• **Task directions**: Using the records below, locate all lines containing "from" and return them.

• **Stored data entries**:
● ● ● ●
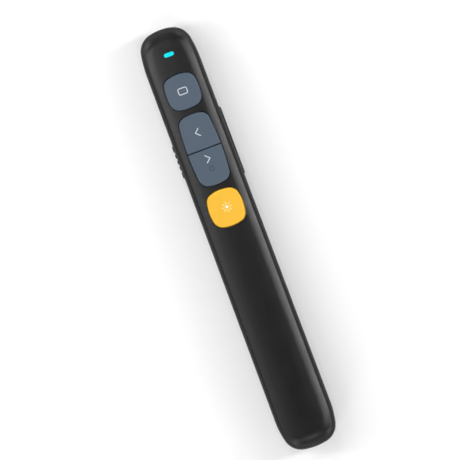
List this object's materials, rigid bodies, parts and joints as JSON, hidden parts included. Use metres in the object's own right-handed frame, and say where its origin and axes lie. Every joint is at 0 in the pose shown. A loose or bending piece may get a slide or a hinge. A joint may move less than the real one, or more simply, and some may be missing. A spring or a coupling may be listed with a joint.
{
  "type": "wireless presentation clicker",
  "caption": "Slim black hand-held slide clicker with grey page keys, an amber laser key, a side rocker, a slide switch and a plug-in receiver stored in its back.",
  "frame": {"origin": "on the surface it lies on, under the middle of the case", "axes": "+Y towards the laser end, +Z out of the key side, +X to the right seen from above"},
  "size_m": [0.0205, 0.152, 0.0163],
  "materials": {
    "case": "fine-grained satin black, soft to the touch",
    "grey_key": "matte slate blue-grey",
    "yellow_key": "matte amber yellow",
    "dark_plastic": "plain black moulding",
    "switch_metal": "stamped tinned steel",
    "board": "black solder mask",
    "steel": "plain steel",
    "ceramic_part": "tan ceramic with tinned ends",
    "lamp": "small moulded lamp",
    "light_guide": "cyan light guide, lit",
    "brass": "turned brass",
    "clear": "clear moulded lens",
    "gold_metal": "gold flashed metal",
    "dark_window": "dark red polished window",
    "cell_wrap": "plain printed film wrap",
    "nickel": "nickel plated spring steel",
    "plug_steel": "nickel plated drawn steel",
    "insert_plastic": "black tongue with contacts",
    "magnet": "nickel plated magnet"
  },
  "bodies": {
    "handset": {"bottom_housing": "case", "top_cover": "case", "key_switches": "switch_metal", "main_board": "board", "board_screws": "steel", "radio_chip": "dark_plastic", "crystal": "steel", "board_parts": "ceramic_part", "status_led": "lamp", "light_window": "light_guide", "laser_barrel": "brass", "laser_lens": "clear", "laser_diode": "gold_metal", "laser_driver": "board", "laser_pins": "gold_metal", "nose_window": "dark_window", "rocker_pin": "steel", "rocker_switches": "dark_plastic", "slide_switch": "switch_metal", "battery_cell": "cell_wrap", "battery_spring": "nickel", "spring_plate": "nickel", "battery_strap": "nickel", "battery_contact": "nickel", "receiver_magnet": "magnet"},
    "screen_button": {"screen_key": "grey_key", "screen_plunger": "dark_plastic"},
    "page_up_button": {"page_up_key": "grey_key", "page_up_plunger": "dark_plastic"},
    "page_down_button": {"page_down_key": "grey_key", "page_down_plunger": "dark_plastic"},
    "laser_button": {"laser_key": "yellow_key", "laser_plunger": "dark_plastic"},
    "rocker": {"volume_rocker": "case"},
    "power_slide": {"power_knob": "case", "slide_lever": "dark_plastic"},
    "door": {"battery_door": "case"},
    "receiver": {"receiver_grip": "case", "receiver_plug": "plug_steel", "receiver_insert": "insert_plastic", "receiver_contacts": "gold_metal"}
  },
  "joints": [
    {"name": "screen_button_press", "type": "slide", "parent": "handset", "child": "screen_button", "axis": [0, 0, -1], "range_m": [0, 0.0004], "stiffness_N_per_m": 600},
    {"name": "page_up_button_press", "type": "slide", "parent": "handset", "child": "page_up_button", "axis": [0, 0, -1], "range_m": [0, 0.0004], "stiffness_N_per_m": 600},
    {"name": "page_down_button_press", "type": "slide", "parent": "handset", "child": "page_down_button", "axis": [0, 0, -1], "range_m": [0, 0.0004], "stiffness_N_per_m": 600},
    {"name": "laser_button_press", "type": "slide", "parent": "handset", "child": "laser_button", "axis": [0, 0, -1], "range_m": [0, 0.0004], "stiffness_N_per_m": 600},
    {"name": "rocker_tilt", "type": "hinge", "parent": "handset", "child": "rocker", "pos_m": [0.00623, 0.03215, 0.008], "axis": [0, 0, 1], "range_deg": [-1.2, 1.2], "stiffness_Nm_per_rad": 0.5},
    {"name": "power_slide_travel", "type": "slide", "parent": "handset", "child": "power_slide", "axis": [0, 1, 0], "range_m": [0, 0.0025]},
    {"name": "door_slide", "type": "slide", "parent": "handset", "child": "door", "axis": [0, -1, 0], "range_m": [0, 0.007]},
    {"name": "receiver_lift", "type": "slide", "parent": "handset", "child": "receiver", "axis": [0, 0, -1], "range_m": [0, 0.014]}
  ]
}
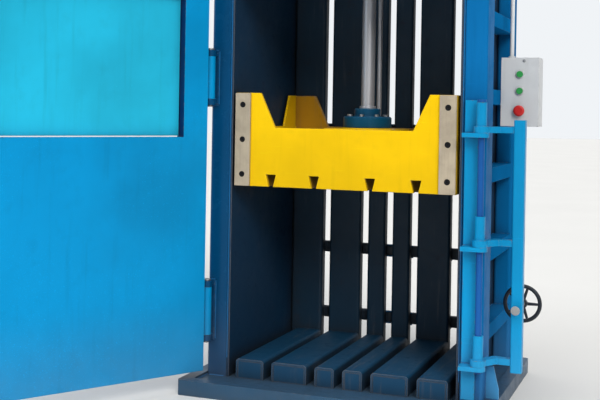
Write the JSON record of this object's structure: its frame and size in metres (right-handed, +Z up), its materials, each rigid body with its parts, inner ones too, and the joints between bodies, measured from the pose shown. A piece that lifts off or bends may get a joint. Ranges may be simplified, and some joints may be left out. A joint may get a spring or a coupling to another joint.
{
  "type": "recycling baler",
  "caption": "Upright hydraulic baler with a slotted chamber, an eared platen on a piston rod, a swing door with a loading hatch and a swing lock.",
  "frame": {"origin": "underside of the base, at the middle of its plan", "axes": "+Z up, -Y towards the operator at the front, +X to the operator's right"},
  "size_m": [2.2852, 2.0587, 3.758],
  "materials": {
    "base_blue": "gloss enamel, scuffed",
    "gusset_blue": "gloss enamel",
    "deck_navy": "worn enamel",
    "wall_navy": "worn enamel",
    "frame_blue": "gloss enamel",
    "dark_steel": "oiled steel",
    "zinc": "zinc plated",
    "motor_grey": "satin enamel",
    "box_grey": "powder coat",
    "green": "moulded",
    "red": "moulded",
    "lock_blue": "gloss enamel",
    "door_blue": "gloss enamel",
    "hatch_cyan": "gloss enamel",
    "wheel_black": "black paint",
    "platen_yellow": "gloss enamel",
    "pad_stone": "worn nylon",
    "flange_blue": "gloss enamel",
    "rod_chrome": "hard chrome"
  },
  "bodies": {
    "frame": {"base_frame": "base_blue", "base_plate": "base_blue", "corner_gusset": "gusset_blue", "floor_bar_1": "deck_navy", "floor_bar_2": "deck_navy", "floor_bar_3": "deck_navy", "floor_bar_4": "deck_navy", "floor_bar_5": "deck_navy", "floor_bar_6": "deck_navy", "left_post": "frame_blue", "right_post": "frame_blue", "left_wall": "wall_navy", "right_wall": "wall_navy", "left_side_frame": "frame_blue", "right_side_frame": "frame_blue", "rear_slat_1": "wall_navy", "rear_slat_2": "wall_navy", "rear_slat_3": "wall_navy", "rear_slat_4": "wall_navy", "rear_slat_5": "wall_navy", "rear_slat_6": "wall_navy", "rear_ribs": "wall_navy", "front_header": "frame_blue", "crown_frame": "frame_blue", "cylinder_barrel": "frame_blue", "cylinder_gland": "dark_steel", "flange_bolts": "zinc", "oil_tank": "frame_blue", "motor": "motor_grey", "pump": "dark_steel", "oil_pipes": "zinc", "control_box": "box_grey", "post_hinges": "frame_blue", "hinge_pins": "zinc", "lock_rail": "lock_blue", "lock_pin": "zinc"},
    "up_button": {"button_up": "green"},
    "down_button": {"button_down": "green"},
    "stop": {"stop_button": "red"},
    "door": {"door_skin": "door_blue", "door_frame": "door_blue"},
    "hatch": {"hatch_panel": "hatch_cyan", "hatch_hinges": "zinc"},
    "latch": {"hatch_latch": "zinc"},
    "lock_frame": {"lock_arm_1": "lock_blue", "lock_arm_2": "lock_blue", "lock_arm_3": "lock_blue", "lock_tie": "lock_blue"},
    "screw": {"clamp_screw": "zinc"},
    "wheel": {"handwheel": "wheel_black"},
    "platen": {"platen_front": "platen_yellow", "platen_rear": "platen_yellow", "platen_box": "platen_yellow", "press_bars": "platen_yellow", "wear_pads": "pad_stone", "wear_screws": "dark_steel", "rod_flange": "flange_blue", "piston_rod": "rod_chrome", "piston": "zinc", "stroke_rod": "rod_chrome"}
  },
  "joints": [
    {"name": "door_hinge", "type": "hinge", "parent": "frame", "child": "door", "pos_m": [-0.66, -0.421, 1], "axis": [0, 0, 1], "range_deg": [-28, 122]},
    {"name": "hatch_hinge", "type": "hinge", "parent": "door", "child": "hatch", "pos_m": [-0.77606, -0.53125, 1.55], "axis": [0, 0, -1], "range_deg": [0, 100]},
    {"name": "hatch_latch_turn", "type": "hinge", "parent": "door", "child": "latch", "pos_m": [-1.31843, -1.4181, 1.5495], "axis": [-0.848, 0.5299, 0], "range_deg": [0, 90]},
    {"name": "platen_slide", "type": "slide", "parent": "frame", "child": "platen", "axis": [0, 0, 1], "range_m": [-0.5, 0.82]},
    {"name": "lock_swing", "type": "hinge", "parent": "frame", "child": "lock_frame", "pos_m": [0.661, -0.432, 0.8], "axis": [0, 0, 1], "range_deg": [-180, 0]},
    {"name": "clamp_travel", "type": "slide", "parent": "lock_frame", "child": "screw", "axis": [0, -1, 0], "range_m": [-0.03, 0.003]},
    {"name": "handwheel_turn", "type": "hinge", "parent": "screw", "child": "wheel", "pos_m": [0.816, -0.207, 0.4945], "axis": [0, -1, 0], "range_deg": [-1830, 190]},
    {"name": "up_press", "type": "slide", "parent": "frame", "child": "up_button", "axis": [0, 1, 0], "range_m": [0, 0.006], "stiffness_N_per_m": 600},
    {"name": "down_press", "type": "slide", "parent": "frame", "child": "down_button", "axis": [0, 1, 0], "range_m": [0, 0.006], "stiffness_N_per_m": 600},
    {"name": "stop_press", "type": "slide", "parent": "frame", "child": "stop", "axis": [0, 1, 0], "range_m": [0, 0.006], "stiffness_N_per_m": 600}
  ],
  "couplings": [
    {"joint": "handwheel_turn", "follows": "clamp_travel", "rad_per_m": 1047.2}
  ]
}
● ● ● ●
• **Solved exercise**:
  "frame": {"origin": "on the surface it lies on, under the middle of the case", "axes": "+Y towards the laser end, +Z out of the key side, +X to the right seen from above"},
Write the JSON record of this object's structure: its frame and size in metres (right-handed, +Z up), its materials, each rigid body with its parts, inner ones too, and the joints between bodies, measured from the pose shown. A piece that lifts off or bends may get a joint. Ranges may be simplified, and some joints may be left out. A joint may get a spring or a coupling to another joint.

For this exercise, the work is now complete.